(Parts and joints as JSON)
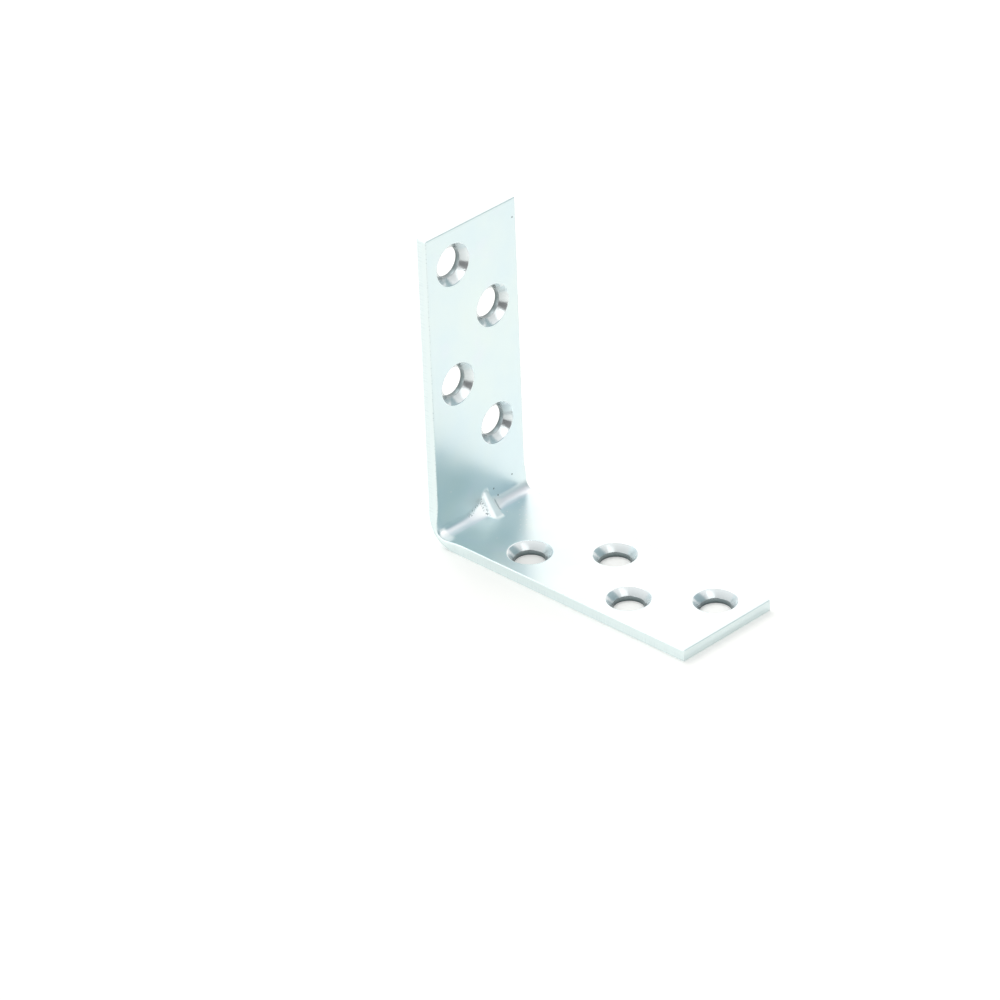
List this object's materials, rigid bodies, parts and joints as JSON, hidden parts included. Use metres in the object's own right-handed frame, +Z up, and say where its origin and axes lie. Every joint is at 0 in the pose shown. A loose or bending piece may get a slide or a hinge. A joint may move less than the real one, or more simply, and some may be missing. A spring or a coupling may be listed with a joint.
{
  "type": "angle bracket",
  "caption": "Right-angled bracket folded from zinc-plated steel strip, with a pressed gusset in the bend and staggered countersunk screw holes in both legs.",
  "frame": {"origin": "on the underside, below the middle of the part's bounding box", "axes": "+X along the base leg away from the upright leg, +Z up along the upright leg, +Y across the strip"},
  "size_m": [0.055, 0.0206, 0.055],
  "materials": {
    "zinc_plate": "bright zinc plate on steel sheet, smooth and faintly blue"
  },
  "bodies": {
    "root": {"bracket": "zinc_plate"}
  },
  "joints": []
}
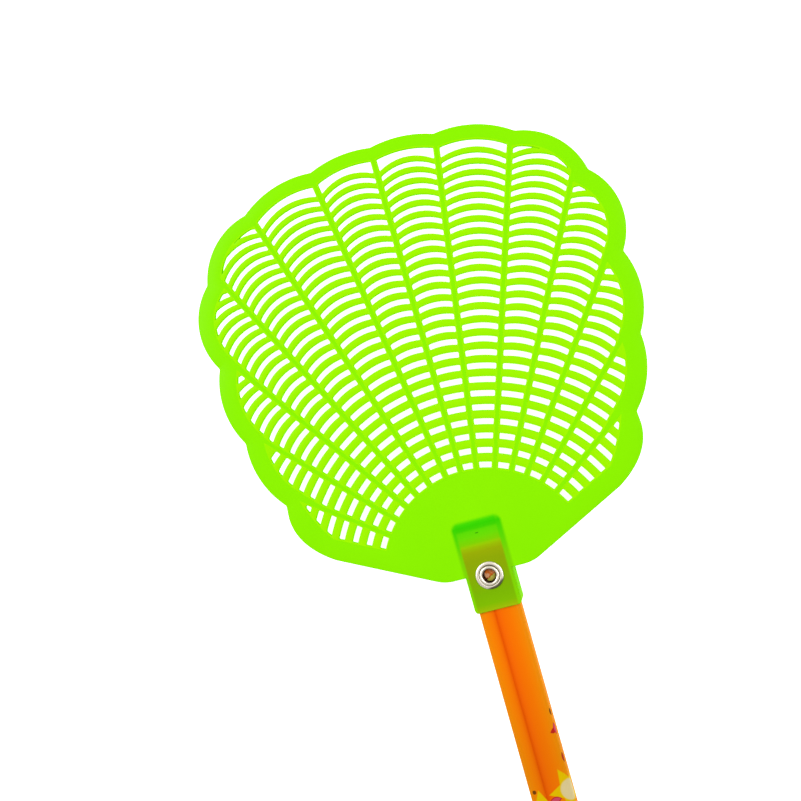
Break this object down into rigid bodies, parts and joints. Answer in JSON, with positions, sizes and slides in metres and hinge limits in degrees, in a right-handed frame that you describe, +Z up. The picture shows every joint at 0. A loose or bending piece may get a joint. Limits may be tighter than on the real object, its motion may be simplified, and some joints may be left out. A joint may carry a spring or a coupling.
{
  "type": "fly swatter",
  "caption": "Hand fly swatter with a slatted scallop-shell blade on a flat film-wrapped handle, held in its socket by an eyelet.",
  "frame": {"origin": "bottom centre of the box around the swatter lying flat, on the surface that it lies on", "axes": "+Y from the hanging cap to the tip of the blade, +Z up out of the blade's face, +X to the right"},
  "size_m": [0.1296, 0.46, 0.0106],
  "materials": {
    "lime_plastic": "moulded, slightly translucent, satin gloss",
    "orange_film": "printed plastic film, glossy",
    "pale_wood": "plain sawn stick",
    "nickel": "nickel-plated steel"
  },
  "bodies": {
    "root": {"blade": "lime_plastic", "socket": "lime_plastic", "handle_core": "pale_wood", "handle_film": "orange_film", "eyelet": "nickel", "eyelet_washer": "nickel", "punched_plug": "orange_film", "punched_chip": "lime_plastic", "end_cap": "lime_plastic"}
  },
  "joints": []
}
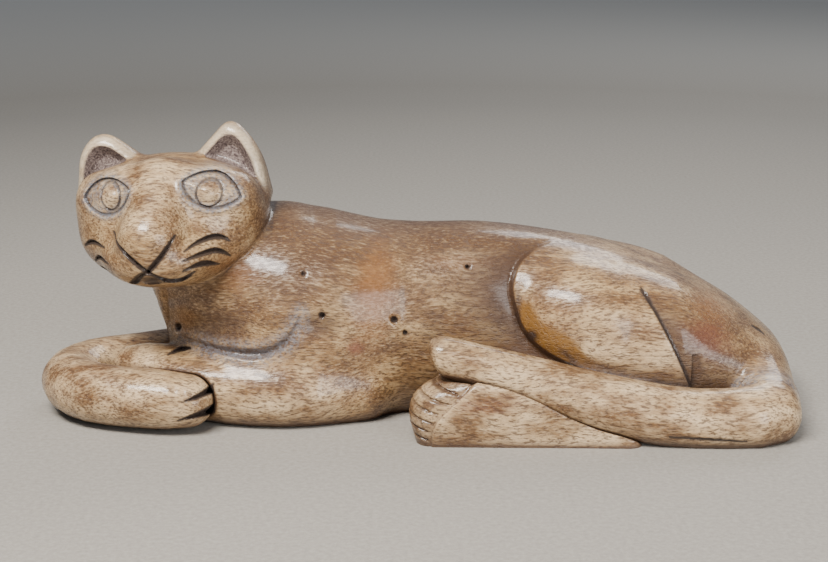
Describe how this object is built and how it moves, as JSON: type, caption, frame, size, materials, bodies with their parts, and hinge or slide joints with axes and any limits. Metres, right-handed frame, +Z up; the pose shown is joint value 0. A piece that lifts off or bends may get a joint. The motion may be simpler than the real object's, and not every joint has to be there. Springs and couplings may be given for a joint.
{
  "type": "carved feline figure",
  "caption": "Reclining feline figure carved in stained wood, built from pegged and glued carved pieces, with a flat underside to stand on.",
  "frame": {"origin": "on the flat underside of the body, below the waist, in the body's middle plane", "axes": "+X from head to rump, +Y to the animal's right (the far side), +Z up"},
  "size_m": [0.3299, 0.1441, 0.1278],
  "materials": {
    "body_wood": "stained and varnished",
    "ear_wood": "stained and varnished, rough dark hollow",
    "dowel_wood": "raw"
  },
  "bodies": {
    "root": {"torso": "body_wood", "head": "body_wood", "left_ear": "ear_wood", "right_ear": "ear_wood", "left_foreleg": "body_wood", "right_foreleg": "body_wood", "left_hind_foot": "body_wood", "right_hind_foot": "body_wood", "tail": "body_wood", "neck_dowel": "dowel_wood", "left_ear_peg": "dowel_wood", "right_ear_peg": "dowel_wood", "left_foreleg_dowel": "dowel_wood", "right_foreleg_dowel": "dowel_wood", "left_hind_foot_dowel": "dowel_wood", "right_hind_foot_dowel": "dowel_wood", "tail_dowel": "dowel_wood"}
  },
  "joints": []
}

Goal of the exercise: Exactly reproduce the material above.

Solution to this problem:
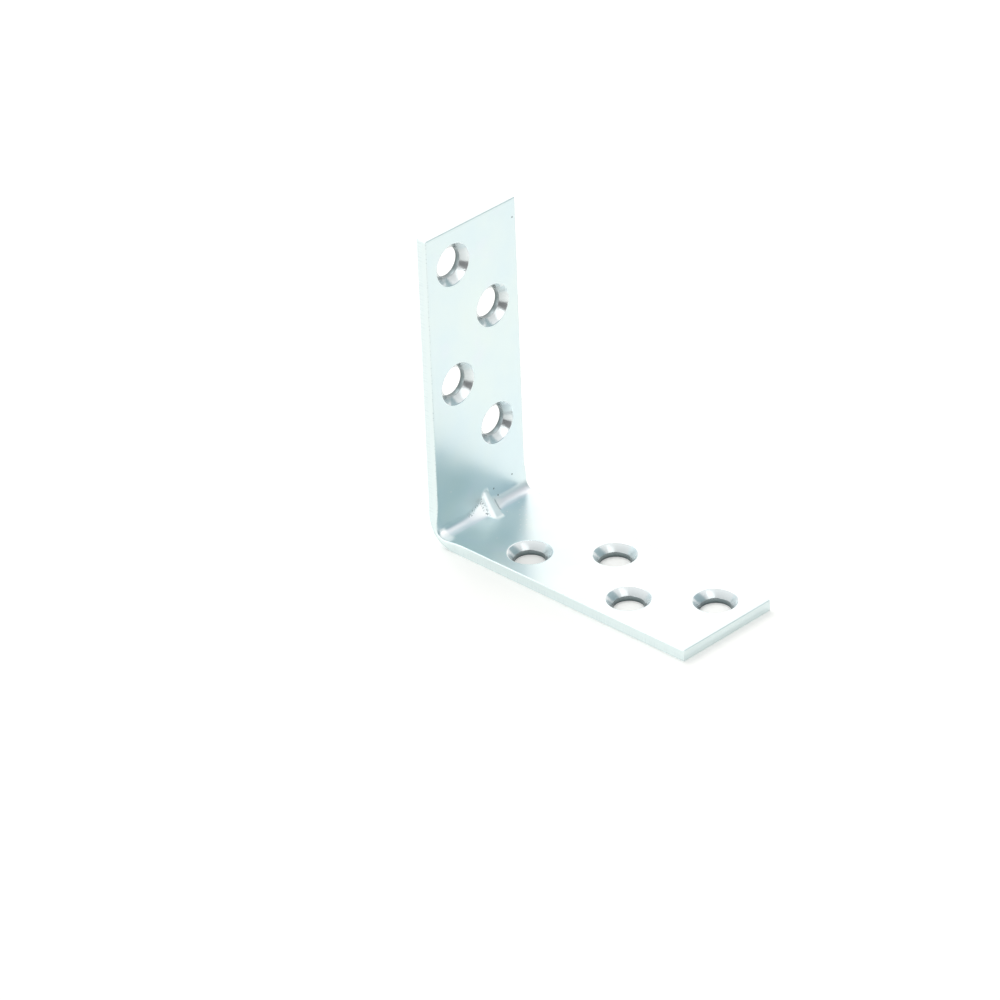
List this object's materials, rigid bodies, parts and joints as JSON, hidden parts included. Use metres in the object's own right-handed frame, +Z up, and say where its origin and axes lie. Every joint is at 0 in the pose shown. A loose or bending piece may get a slide or a hinge. A joint may move less than the real one, or more simply, and some may be missing. A spring or a coupling may be listed with a joint.
{
  "type": "angle bracket",
  "caption": "Right-angled bracket folded from zinc-plated steel strip, with a pressed gusset in the bend and staggered countersunk screw holes in both legs.",
  "frame": {"origin": "on the underside, below the middle of the part's bounding box", "axes": "+X along the base leg away from the upright leg, +Z up along the upright leg, +Y across the strip"},
  "size_m": [0.055, 0.0206, 0.055],
  "materials": {
    "zinc_plate": "bright zinc plate on steel sheet, smooth and faintly blue"
  },
  "bodies": {
    "root": {"bracket": "zinc_plate"}
  },
  "joints": []
}
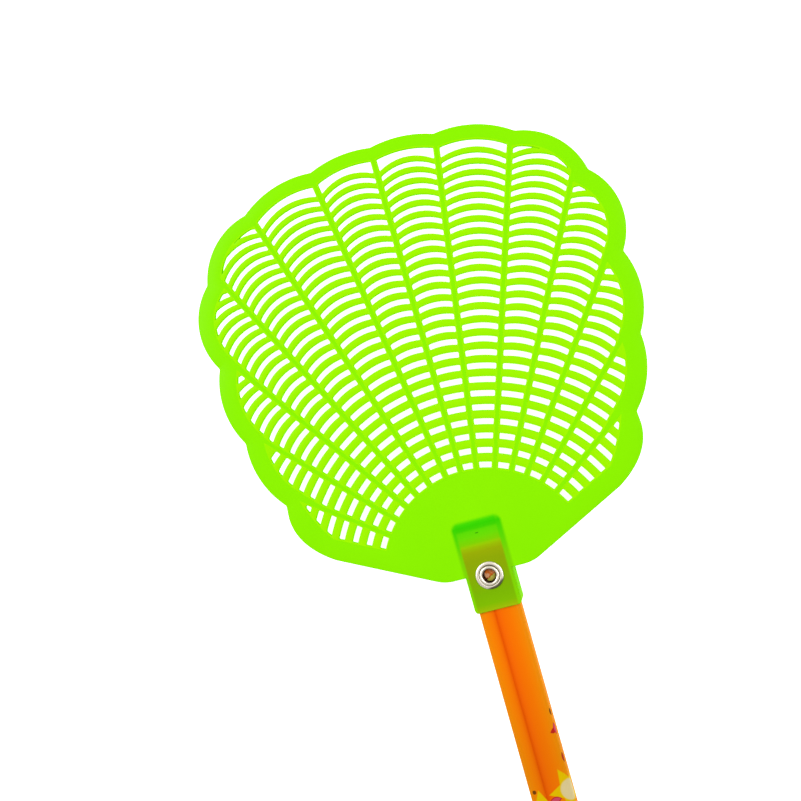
Break this object down into rigid bodies, parts and joints. Answer in JSON, with positions, sizes and slides in metres and hinge limits in degrees, in a right-handed frame that you describe, +Z up. The picture shows every joint at 0. A loose or bending piece may get a joint. Limits may be tighter than on the real object, its motion may be simplified, and some joints may be left out. A joint may carry a spring or a coupling.
{
  "type": "fly swatter",
  "caption": "Hand fly swatter with a slatted scallop-shell blade on a flat film-wrapped handle, held in its socket by an eyelet.",
  "frame": {"origin": "bottom centre of the box around the swatter lying flat, on the surface that it lies on", "axes": "+Y from the hanging cap to the tip of the blade, +Z up out of the blade's face, +X to the right"},
  "size_m": [0.1296, 0.46, 0.0106],
  "materials": {
    "lime_plastic": "moulded, slightly translucent, satin gloss",
    "orange_film": "printed plastic film, glossy",
    "pale_wood": "plain sawn stick",
    "nickel": "nickel-plated steel"
  },
  "bodies": {
    "root": {"blade": "lime_plastic", "socket": "lime_plastic", "handle_core": "pale_wood", "handle_film": "orange_film", "eyelet": "nickel", "eyelet_washer": "nickel", "punched_plug": "orange_film", "punched_chip": "lime_plastic", "end_cap": "lime_plastic"}
  },
  "joints": []
}
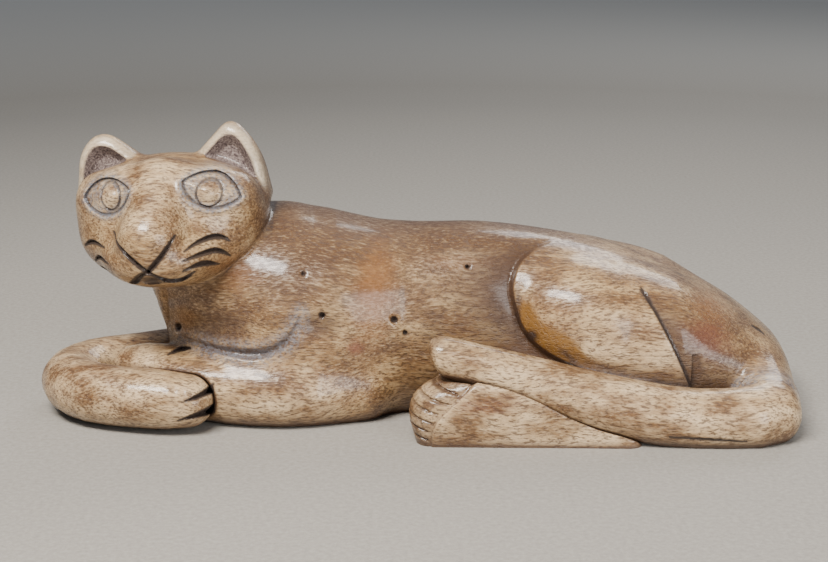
Describe how this object is built and how it moves, as JSON: type, caption, frame, size, materials, bodies with their parts, and hinge or slide joints with axes and any limits. Metres, right-handed frame, +Z up; the pose shown is joint value 0. A piece that lifts off or bends may get a joint. The motion may be simpler than the real object's, and not every joint has to be there. Springs and couplings may be given for a joint.
{
  "type": "carved feline figure",
  "caption": "Reclining feline figure carved in stained wood, built from pegged and glued carved pieces, with a flat underside to stand on.",
  "frame": {"origin": "on the flat underside of the body, below the waist, in the body's middle plane", "axes": "+X from head to rump, +Y to the animal's right (the far side), +Z up"},
  "size_m": [0.3299, 0.1441, 0.1278],
  "materials": {
    "body_wood": "stained and varnished",
    "ear_wood": "stained and varnished, rough dark hollow",
    "dowel_wood": "raw"
  },
  "bodies": {
    "root": {"torso": "body_wood", "head": "body_wood", "left_ear": "ear_wood", "right_ear": "ear_wood", "left_foreleg": "body_wood", "right_foreleg": "body_wood", "left_hind_foot": "body_wood", "right_hind_foot": "body_wood", "tail": "body_wood", "neck_dowel": "dowel_wood", "left_ear_peg": "dowel_wood", "right_ear_peg": "dowel_wood", "left_foreleg_dowel": "dowel_wood", "right_foreleg_dowel": "dowel_wood", "left_hind_foot_dowel": "dowel_wood", "right_hind_foot_dowel": "dowel_wood", "tail_dowel": "dowel_wood"}
  },
  "joints": []
}